§ TASK TO COMPLETE: Read the lines that follow and pick out every one containing the word "pose".

§ DATA EXCERPTS:
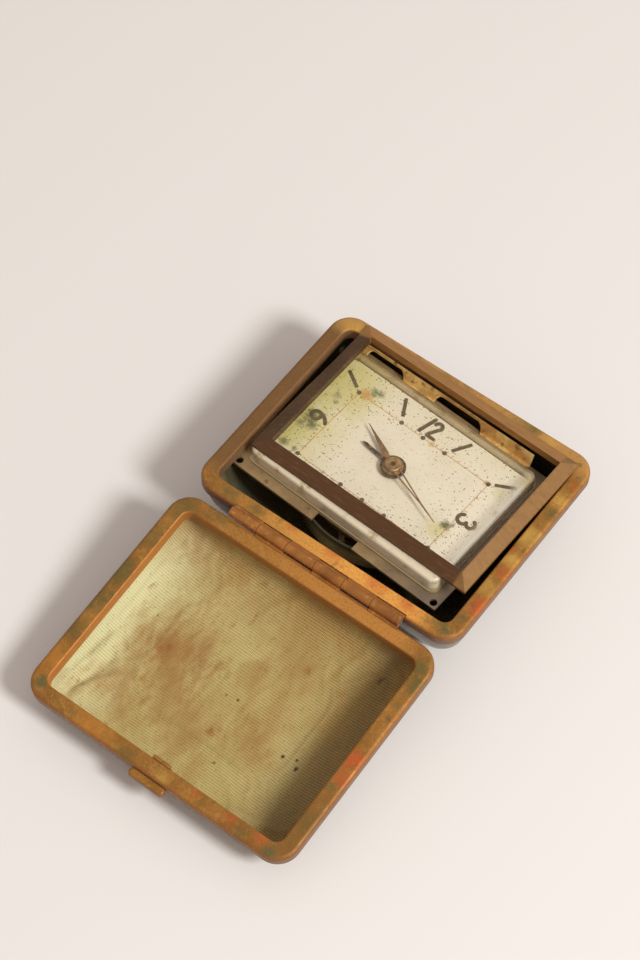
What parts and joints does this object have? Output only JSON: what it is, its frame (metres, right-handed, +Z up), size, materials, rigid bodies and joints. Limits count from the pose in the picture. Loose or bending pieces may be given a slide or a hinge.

* * *

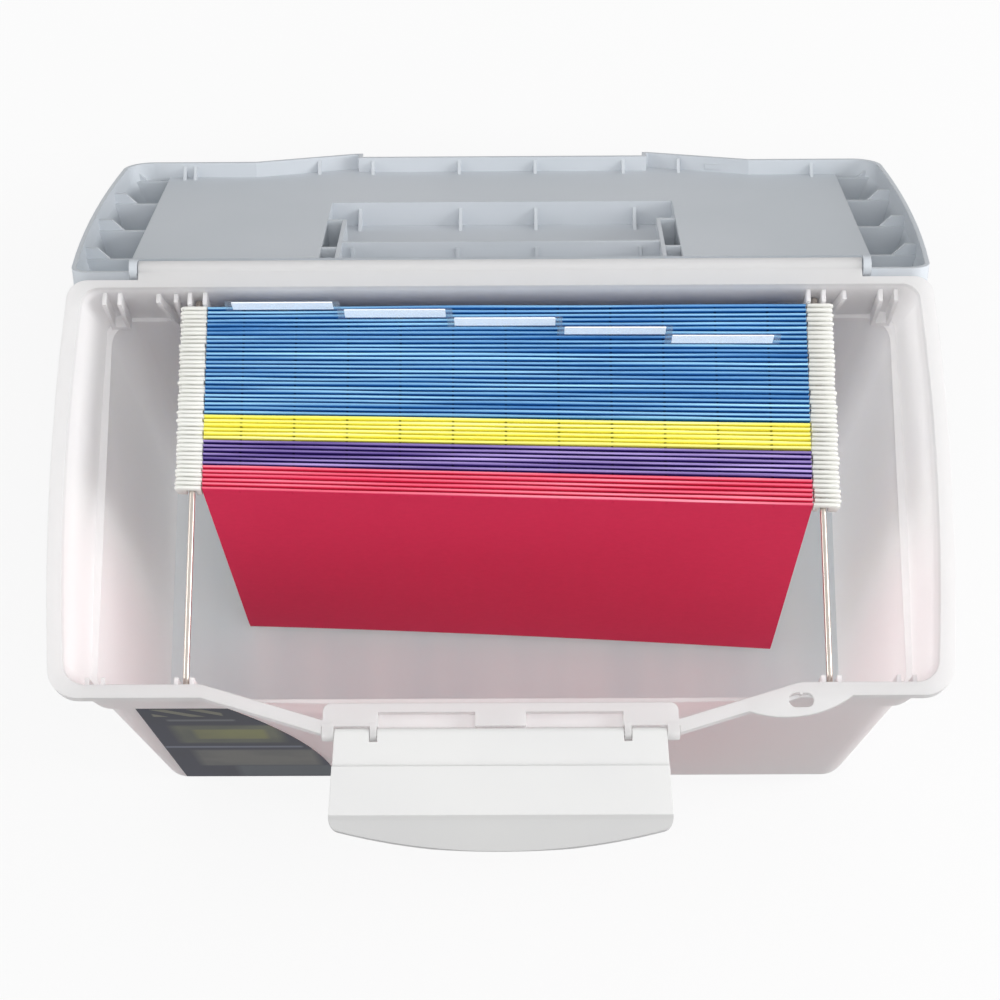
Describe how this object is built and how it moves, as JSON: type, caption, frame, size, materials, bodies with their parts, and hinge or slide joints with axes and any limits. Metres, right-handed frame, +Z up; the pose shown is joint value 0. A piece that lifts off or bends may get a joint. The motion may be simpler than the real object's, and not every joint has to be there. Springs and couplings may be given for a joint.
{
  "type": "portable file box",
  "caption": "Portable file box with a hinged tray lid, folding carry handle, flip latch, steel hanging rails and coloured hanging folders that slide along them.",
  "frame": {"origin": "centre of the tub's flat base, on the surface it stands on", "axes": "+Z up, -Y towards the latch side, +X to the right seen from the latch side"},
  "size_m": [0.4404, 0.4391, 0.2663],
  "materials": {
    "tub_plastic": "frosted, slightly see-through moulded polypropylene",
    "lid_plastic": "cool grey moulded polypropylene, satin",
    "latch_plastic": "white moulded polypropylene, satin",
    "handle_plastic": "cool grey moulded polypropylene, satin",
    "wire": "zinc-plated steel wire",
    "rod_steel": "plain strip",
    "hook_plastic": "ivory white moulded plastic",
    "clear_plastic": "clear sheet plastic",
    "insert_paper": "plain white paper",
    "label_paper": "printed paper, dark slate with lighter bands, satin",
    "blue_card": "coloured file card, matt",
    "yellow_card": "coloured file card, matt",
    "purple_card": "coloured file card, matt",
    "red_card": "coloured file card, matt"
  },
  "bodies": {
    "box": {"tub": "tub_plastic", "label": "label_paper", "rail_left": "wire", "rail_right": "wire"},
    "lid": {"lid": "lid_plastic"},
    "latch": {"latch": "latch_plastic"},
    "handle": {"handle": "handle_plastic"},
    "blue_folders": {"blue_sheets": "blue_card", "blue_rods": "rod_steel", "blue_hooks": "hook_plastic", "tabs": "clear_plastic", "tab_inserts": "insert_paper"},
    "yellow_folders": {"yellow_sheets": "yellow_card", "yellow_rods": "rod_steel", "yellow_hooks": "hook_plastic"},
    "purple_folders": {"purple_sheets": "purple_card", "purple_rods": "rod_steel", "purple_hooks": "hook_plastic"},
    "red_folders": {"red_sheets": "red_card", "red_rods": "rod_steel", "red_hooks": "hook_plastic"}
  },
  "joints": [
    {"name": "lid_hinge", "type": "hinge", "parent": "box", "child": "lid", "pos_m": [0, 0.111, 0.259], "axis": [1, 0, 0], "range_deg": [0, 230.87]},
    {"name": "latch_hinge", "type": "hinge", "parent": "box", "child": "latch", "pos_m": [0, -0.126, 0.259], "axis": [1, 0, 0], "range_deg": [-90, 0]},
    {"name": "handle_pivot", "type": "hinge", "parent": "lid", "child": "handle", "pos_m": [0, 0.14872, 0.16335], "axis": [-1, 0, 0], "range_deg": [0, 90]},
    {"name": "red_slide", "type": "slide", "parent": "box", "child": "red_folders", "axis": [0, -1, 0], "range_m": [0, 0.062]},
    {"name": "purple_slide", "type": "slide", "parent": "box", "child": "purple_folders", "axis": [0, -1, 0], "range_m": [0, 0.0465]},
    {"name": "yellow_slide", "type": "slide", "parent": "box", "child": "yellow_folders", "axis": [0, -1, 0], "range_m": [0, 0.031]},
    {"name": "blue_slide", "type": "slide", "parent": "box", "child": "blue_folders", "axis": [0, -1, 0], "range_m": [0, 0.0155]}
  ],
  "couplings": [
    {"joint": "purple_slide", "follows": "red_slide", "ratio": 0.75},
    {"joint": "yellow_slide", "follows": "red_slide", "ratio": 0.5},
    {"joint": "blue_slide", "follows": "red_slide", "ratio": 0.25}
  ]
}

* * *

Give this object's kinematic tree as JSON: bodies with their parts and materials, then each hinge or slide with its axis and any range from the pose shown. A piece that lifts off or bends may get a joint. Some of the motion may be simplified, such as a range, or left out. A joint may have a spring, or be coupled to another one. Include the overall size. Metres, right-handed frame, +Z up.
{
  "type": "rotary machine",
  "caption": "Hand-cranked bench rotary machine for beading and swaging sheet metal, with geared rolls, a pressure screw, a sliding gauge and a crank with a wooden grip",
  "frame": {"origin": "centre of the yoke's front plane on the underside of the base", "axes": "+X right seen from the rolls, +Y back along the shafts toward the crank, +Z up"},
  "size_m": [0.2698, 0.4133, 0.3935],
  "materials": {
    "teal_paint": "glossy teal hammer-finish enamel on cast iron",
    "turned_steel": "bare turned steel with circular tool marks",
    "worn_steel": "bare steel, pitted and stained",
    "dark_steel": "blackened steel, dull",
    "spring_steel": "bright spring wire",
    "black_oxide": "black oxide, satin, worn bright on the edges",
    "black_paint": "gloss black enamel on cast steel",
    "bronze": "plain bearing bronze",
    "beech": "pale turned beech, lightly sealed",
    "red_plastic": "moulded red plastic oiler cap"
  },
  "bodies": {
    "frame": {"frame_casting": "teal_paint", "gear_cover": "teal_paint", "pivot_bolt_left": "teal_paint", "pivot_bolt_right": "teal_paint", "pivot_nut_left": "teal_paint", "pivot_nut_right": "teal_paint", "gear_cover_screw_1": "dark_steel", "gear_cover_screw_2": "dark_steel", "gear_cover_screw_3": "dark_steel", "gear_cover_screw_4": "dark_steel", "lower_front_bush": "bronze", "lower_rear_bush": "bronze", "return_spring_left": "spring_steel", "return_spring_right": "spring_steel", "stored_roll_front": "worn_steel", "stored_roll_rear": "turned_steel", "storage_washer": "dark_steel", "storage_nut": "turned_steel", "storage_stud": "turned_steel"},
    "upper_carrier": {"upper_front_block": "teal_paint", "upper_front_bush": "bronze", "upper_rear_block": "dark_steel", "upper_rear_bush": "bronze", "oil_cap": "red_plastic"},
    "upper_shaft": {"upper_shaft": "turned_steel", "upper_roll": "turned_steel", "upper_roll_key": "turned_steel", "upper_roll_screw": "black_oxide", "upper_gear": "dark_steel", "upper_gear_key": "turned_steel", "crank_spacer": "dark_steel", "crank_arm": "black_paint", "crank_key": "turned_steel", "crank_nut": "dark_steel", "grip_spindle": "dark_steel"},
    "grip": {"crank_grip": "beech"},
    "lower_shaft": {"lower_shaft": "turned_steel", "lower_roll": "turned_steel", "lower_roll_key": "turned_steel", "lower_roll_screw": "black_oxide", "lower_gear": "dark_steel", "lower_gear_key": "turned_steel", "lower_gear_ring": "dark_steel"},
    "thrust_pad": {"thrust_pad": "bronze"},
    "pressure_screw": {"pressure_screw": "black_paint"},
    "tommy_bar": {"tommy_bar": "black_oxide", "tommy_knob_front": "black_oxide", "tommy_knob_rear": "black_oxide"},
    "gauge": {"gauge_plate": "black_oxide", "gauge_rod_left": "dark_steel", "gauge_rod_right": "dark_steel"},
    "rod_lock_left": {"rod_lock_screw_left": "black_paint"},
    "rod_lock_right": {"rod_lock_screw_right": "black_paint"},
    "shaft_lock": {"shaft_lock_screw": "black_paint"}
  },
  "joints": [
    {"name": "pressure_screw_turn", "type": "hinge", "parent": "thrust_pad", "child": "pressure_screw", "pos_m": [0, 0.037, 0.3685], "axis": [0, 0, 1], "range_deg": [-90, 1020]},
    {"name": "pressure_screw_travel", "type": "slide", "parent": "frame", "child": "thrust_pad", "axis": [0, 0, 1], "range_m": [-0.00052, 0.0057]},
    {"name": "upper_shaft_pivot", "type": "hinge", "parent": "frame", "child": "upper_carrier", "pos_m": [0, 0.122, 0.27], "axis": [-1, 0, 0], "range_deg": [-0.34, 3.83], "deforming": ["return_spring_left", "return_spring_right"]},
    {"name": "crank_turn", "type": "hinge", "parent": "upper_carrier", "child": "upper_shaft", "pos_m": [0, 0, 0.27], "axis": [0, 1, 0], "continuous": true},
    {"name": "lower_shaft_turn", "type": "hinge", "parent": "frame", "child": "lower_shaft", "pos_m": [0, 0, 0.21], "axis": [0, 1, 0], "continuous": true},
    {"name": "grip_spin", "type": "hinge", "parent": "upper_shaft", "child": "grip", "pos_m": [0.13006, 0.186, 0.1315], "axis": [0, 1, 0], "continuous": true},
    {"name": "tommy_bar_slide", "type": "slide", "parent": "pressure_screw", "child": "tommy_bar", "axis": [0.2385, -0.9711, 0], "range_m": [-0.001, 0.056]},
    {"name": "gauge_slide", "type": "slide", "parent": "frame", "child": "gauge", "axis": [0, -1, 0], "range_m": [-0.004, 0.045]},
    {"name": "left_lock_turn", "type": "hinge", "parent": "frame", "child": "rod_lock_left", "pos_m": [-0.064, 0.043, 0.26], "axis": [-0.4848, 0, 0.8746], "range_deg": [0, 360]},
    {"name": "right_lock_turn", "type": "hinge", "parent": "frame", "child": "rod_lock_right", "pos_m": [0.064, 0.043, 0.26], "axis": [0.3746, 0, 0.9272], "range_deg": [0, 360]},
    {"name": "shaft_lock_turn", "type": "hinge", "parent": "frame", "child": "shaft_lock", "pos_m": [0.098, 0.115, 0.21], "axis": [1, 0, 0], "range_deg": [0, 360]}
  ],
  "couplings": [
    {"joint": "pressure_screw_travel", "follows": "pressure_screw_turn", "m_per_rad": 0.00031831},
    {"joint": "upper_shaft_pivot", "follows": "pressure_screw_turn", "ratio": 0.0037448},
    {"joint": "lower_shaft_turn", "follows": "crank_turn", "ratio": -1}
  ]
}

§ PROBLEM SOLUTION:
What parts and joints does this object have? Output only JSON: what it is, its frame (metres, right-handed, +Z up), size, materials, rigid bodies and joints. Limits count from the pose in the picture. Loose or bending pieces may be given a slide or a hinge.
Describe how this object is built and how it moves, as JSON: type, caption, frame, size, materials, bodies with their parts, and hinge or slide joints with axes and any limits. Metres, right-handed frame, +Z up; the pose shown is joint value 0. A piece that lifts off or bends may get a joint. The motion may be simpler than the real object's, and not every joint has to be there. Springs and couplings may be given for a joint.
Give this object's kinematic tree as JSON: bodies with their parts and materials, then each hinge or slide with its axis and any range from the pose shown. A piece that lifts off or bends may get a joint. Some of the motion may be simplified, such as a range, or left out. A joint may have a spring, or be coupled to another one. Include the overall size. Metres, right-handed frame, +Z up.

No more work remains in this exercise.